A HR-XPS STUDY OF LITHIATED HIGHLY ORDERED PYROLYTIC GRAPHITE

Abstract

The deposition of lithium (Li) on the graphite “first wall” in experimental nuclear fusion reactors has been shown to improve plasma performance, primarily through the enhanced retention of incident deuterium (D) ions. However, the exact mechanism of this retention is not well understood. It has been proposed that oxygen (O) from residual gases in the reactor is captured by Li and that this O subsequently binds with incoming D. However, the relevant X-ray photoelectron spectroscopy (XPS)surface studies have used non-monochromated X-ray sources and O-containing ATJ graphite as a substrate, making it difficult to discern the exact source and chemical environment of O in the system.
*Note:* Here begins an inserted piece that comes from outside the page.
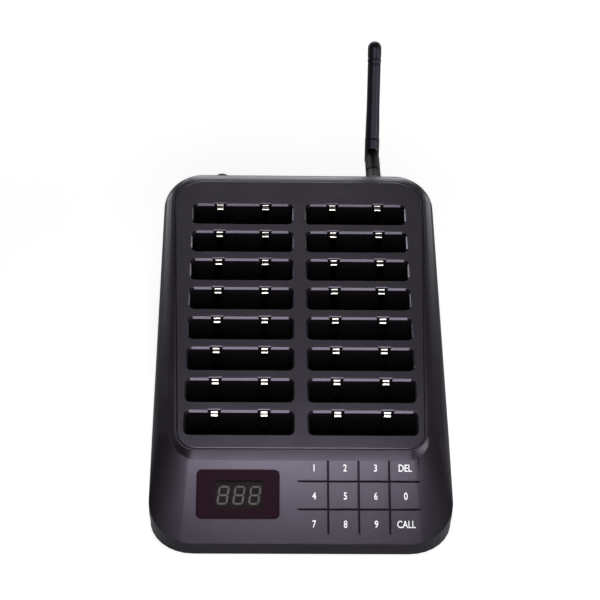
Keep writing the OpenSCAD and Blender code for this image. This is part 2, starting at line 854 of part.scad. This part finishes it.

By probing the fundamental chemical characteristics of lithiated graphite with high-resolution XPS (HR-XPS) using O-free highly ordered pyrolytic graphite (HOPG) as substrate, this study offers a clearer overall picture of the chemical speciation present at this surface of interest. In addition, by bombarding the lithiated graphite surface with high-energy Ar\(^{+}\) ions (1 keV) and examining the chemical effects, this study isolates changes due to D-chemistry and not just induced by the process of high-energy bombardment.